You don’t need to be an economist to know inflation was tough during Carter’s term. Analysis of nearly 30 major economies of the world in 1979 from global-rates.com, in the midst of the price spike, showed the USA to be close to the midpoint of these countries. When it came to unemployment, joblessness fell during his term from 8% to 6.5%, only to rebound again thanks to the Energy Crisis. Under Reagan, the unemployment rate rose to 10.8% before coming down just before his reelection bid.

Such tough times were reflected in what happened to other leaders during that time. From the late 1970s to the first years of the 1980s, from the United Kingdom to France to Italy to Sweden, incumbents were tossed out for a global recession that was not the responsibility of a single country. Carter was in office at the wrong economic time to run for reelection.

In terms of foreign policy, most people think of the Iran hostage crisis. Despite the pain and blow to American prestige, all 66 hostages were released after 444 days due to intense negotiation by the Carter Administration, though eight members of our armed forces were killed in a botched rescue operation. In the 1980s, 25 Americans were held hostage in Lebanon by terrorists; three were executed, and one was killed by terrorists who took TWA Flight 847 hostage, not counting the hundreds of U.S. military and embassy deaths in Lebanon during a multinational security operation. One U.S. hostage spent nearly 2,500 days in captivity.

President Carter is also well known for the Camp David Accords, peace between Israel and Egypt. The treaty still works, after more than forty years in force. Is that an impressive length of time? According to my students, research shows the average peace treaty lasts about two years, according to cited sources reported by Brian Willson.

Perhaps the statistic that impressed my students the most about Jimmy Carter was his post-Watergate clean government. They found that in four years, there was only one indictment from someone in the Carter Administration, and no criminal conviction.
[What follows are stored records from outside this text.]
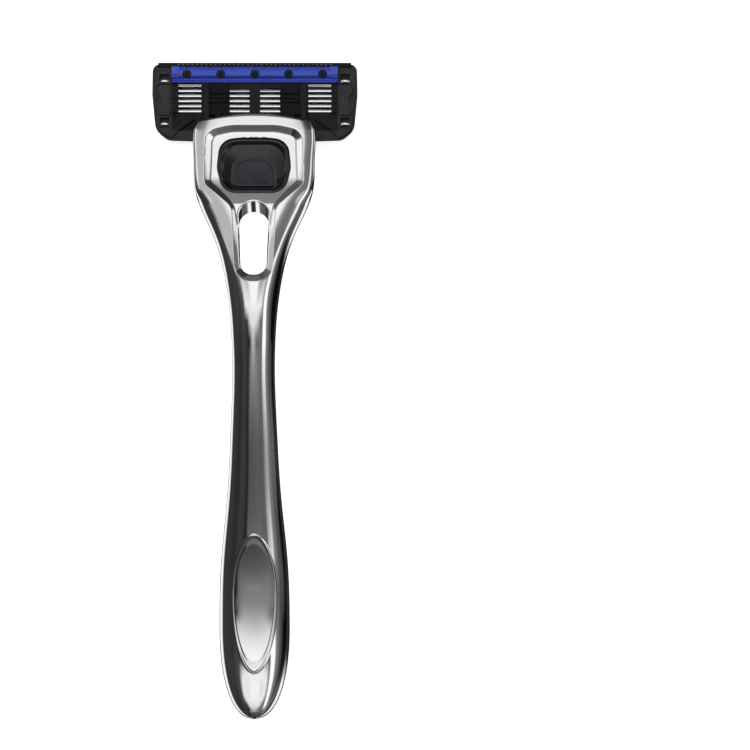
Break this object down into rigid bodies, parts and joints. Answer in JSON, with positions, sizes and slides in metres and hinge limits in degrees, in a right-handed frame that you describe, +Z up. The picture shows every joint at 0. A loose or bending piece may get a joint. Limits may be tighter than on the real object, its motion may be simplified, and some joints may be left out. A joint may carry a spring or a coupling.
{
  "type": "cartridge razor",
  "caption": "Cartridge razor with an arched chrome handle, thumb-button release and a pivoting multi-blade cartridge with a trimmer on its back.",
  "frame": {"origin": "middle of the footprint, on the surface that the razor lies on, blades down", "axes": "+Y from the handle's tail to the cartridge, +Z up out of the button side, +X to the right seen from above"},
  "size_m": [0.0432, 0.1378, 0.0244],
  "materials": {
    "chrome_casting": "bright polished plating",
    "black_plastic": "satin moulded",
    "button_plastic": "satin moulded",
    "housing_plastic": "satin moulded",
    "inner_plastic": "satin moulded",
    "blade_steel": "ground, hardened",
    "spring_steel": "drawn wire",
    "clip_aluminium": "bright",
    "fin_rubber": "matt",
    "strip": "waxy",
    "comb_plastic": "satin moulded",
    "blue_plastic": "glossy moulded",
    "stake_plastic": "heat-staked"
  },
  "bodies": {
    "handle": {"handle_body": "chrome_casting", "button_surround": "black_plastic", "docking_nose": "black_plastic", "plunger_spring": "spring_steel"},
    "button": {"release_button": "button_plastic", "ejector": "inner_plastic"},
    "plunger": {"plunger": "inner_plastic"},
    "connector": {"connector": "inner_plastic"},
    "blade_unit": {"cartridge_housing": "housing_plastic", "shaving_blade_1": "blade_steel", "shaving_blade_2": "blade_steel", "shaving_blade_3": "blade_steel", "shaving_blade_4": "blade_steel", "shaving_blade_5": "blade_steel", "shaving_blade_6": "blade_steel", "guard_fins": "fin_rubber", "lubricating_strip": "strip", "trimmer_comb": "comb_plastic", "trimmer_blade": "blade_steel", "trimmer_holder": "blue_plastic", "trimmer_rivets": "stake_plastic", "end_clip_left": "clip_aluminium", "end_clip_right": "clip_aluminium"}
  },
  "joints": [
    {"name": "button_slide", "type": "slide", "parent": "handle", "child": "button", "axis": [0, 0.9613, -0.2756], "range_m": [0, 0.002], "stiffness_N_per_m": 600, "springref_m": -0.0015, "deforming": ["plunger_spring"]},
    {"name": "cartridge_release", "type": "slide", "parent": "handle", "child": "connector", "axis": [0, 0.9613, -0.2756], "range_m": [0, 0.012]},
    {"name": "cartridge_pivot", "type": "hinge", "parent": "connector", "child": "blade_unit", "pos_m": [0, 0.055, 0.0036], "axis": [1, 0, 0], "range_deg": [0, 40], "stiffness_Nm_per_rad": 0.02, "springref_deg": -28.65},
    {"name": "plunger_slide", "type": "slide", "parent": "handle", "child": "plunger", "axis": [0, 0.9613, -0.2756], "range_m": [-0.0051, 0]}
  ],
  "couplings": [
    {"joint": "plunger_slide", "follows": "cartridge_pivot", "m_per_rad": -0.00725}
  ]
}
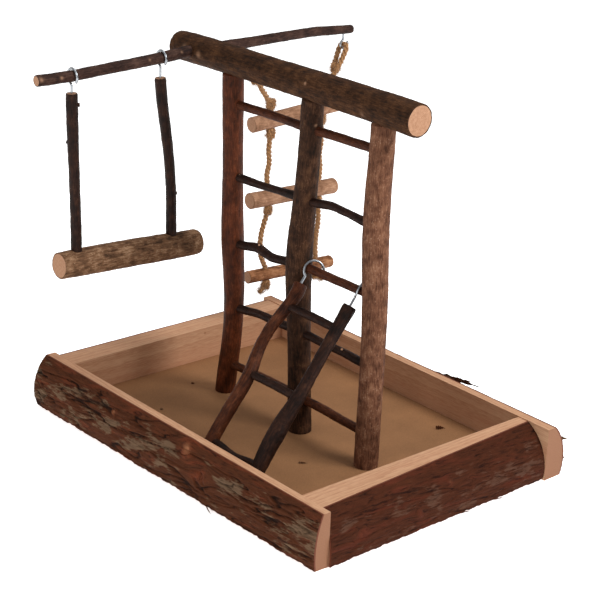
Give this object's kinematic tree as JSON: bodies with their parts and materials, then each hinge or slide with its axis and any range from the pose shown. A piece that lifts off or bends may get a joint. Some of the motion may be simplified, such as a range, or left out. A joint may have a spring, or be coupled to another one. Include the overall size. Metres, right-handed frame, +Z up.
{
  "type": "parrot play stand",
  "caption": "Bark-edged tray with a branch climbing frame, top beam, cross arm, hanging swing, lean-to ladder and rope ladder for small parrots.",
  "frame": {"origin": "on the surface that the tray stands on, at the middle of the whole object", "axes": "+X along the long slabs and the top beam, from the cross arm's end to the plain end; +Y from the swing and lean-to ladder to the rope ladder; +Z up"},
  "size_m": [0.4073, 0.364, 0.3542],
  "materials": {
    "bark slab": "rough",
    "fibreboard": "matte",
    "red brown branch": "matte",
    "dark branch": "matte",
    "black branch": "satin",
    "mottled log": "matte",
    "pale branch": "matte",
    "orange branch": "matte",
    "bare wood": "matte",
    "jute rope": "matte",
    "zinc steel": "satin"
  },
  "bodies": {
    "stand": {"front_slab": "bark slab", "rear_slab": "bark slab", "left_slab": "bark slab", "right_slab": "bark slab", "floor_panel": "fibreboard", "corner_nails": "zinc steel", "floor_nails": "zinc steel", "left_post": "red brown branch", "middle_post": "dark branch", "right_post": "red brown branch", "top_beam": "dark branch", "cross_arm": "dark branch", "post_screws": "zinc steel", "beam_dowels": "bare wood", "inner_rope_hook": "zinc steel", "outer_rope_hook": "zinc steel", "left_rung_1": "black branch", "left_rung_2": "black branch", "left_rung_3": "black branch", "left_rung_4": "black branch", "left_rung_5": "black branch", "right_rung_1": "black branch", "right_rung_2": "black branch", "right_rung_3": "black branch", "right_rung_4": "black branch", "right_rung_5": "black branch"},
    "swing": {"swing_log": "mottled log", "swing_rod_front": "dark branch", "swing_rod_back": "dark branch", "swing_hook_front": "zinc steel", "swing_hook_back": "zinc steel"},
    "ladder": {"ladder_stile_left": "black branch", "ladder_stile_right": "black branch", "ladder_rung_1": "black branch", "ladder_rung_2": "black branch", "ladder_rung_3": "black branch", "ladder_hook_left": "zinc steel", "ladder_hook_right": "zinc steel"},
    "upper_perch": {"rope_upper_inner": "jute rope", "rope_upper_outer": "jute rope", "loop_knots": "jute rope", "rope_perch_1": "pale branch", "perch_1_knots": "jute rope"},
    "middle_perch": {"rope_middle_inner": "jute rope", "rope_middle_outer": "jute rope", "rope_perch_2": "pale branch", "perch_2_knots": "jute rope"},
    "lower_perch": {"rope_lower_inner": "jute rope", "rope_lower_outer": "jute rope", "rope_perch_3": "orange branch", "perch_3_knots": "jute rope"}
  },
  "joints": [
    {"name": "swing_hang", "type": "hinge", "parent": "stand", "child": "swing", "pos_m": [-0.145, -0.1425, 0.3335], "axis": [0, 0.9989, 0.0459], "range_deg": [-9, 60]},
    {"name": "ladder_lift", "type": "slide", "parent": "stand", "child": "ladder", "axis": [0, 0, 1], "range_m": [0, 0.012]},
    {"name": "upper_perch_hang", "type": "hinge", "parent": "stand", "child": "upper_perch", "pos_m": [-0.145, 0.0845, 0.3205], "axis": [0, 1, 0], "range_deg": [-35, 35]},
    {"name": "middle_perch_hang", "type": "hinge", "parent": "upper_perch", "child": "middle_perch", "pos_m": [-0.145, 0.0845, 0.248], "axis": [0, 0.9982, 0.0594], "range_deg": [-25, 25]},
    {"name": "lower_perch_hang", "type": "hinge", "parent": "middle_perch", "child": "lower_perch", "pos_m": [-0.145, 0.0845, 0.1695], "axis": [0, 0.9997, -0.0244], "range_deg": [-25, 25]}
  ]
}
Compare that statistic to the 16 criminal indictments and 16 convictions from the George W. Bush Administration, the 26 criminal indictments (and 16 convictions) from the Reagan Administration, and the 76 criminal indictments from the Nixon Administration (with 55 criminal convictions).

Students found that Carter started strong with his approval ratings, having defeated an incumbent (Gerald Ford) and replacing the specter of Watergate. Like most presidents, Carter slid in approval ratings, thanks to stagflation and the Iranian Hostage Crisis to 31 percent, costing him a second term in office. But did people hate Carter? Gallup polling showed Carter averaged 70% in favorability ratings with the public during his time in office, equal to Ronald Reagan’s average for his two terms in office. In other words, Americans didn’t like the times, but they still liked President Jimmy Carter the person.

In conclusion, Carter was in the White House at a tough economic time; that and the Iran Hostage Crisis hurt his approval ratings and denied him a second term. But in terms of peace and a dearth of political scandals, you can see why the American people gave him high favorability marks, even before he left office to become the standard for former presidents.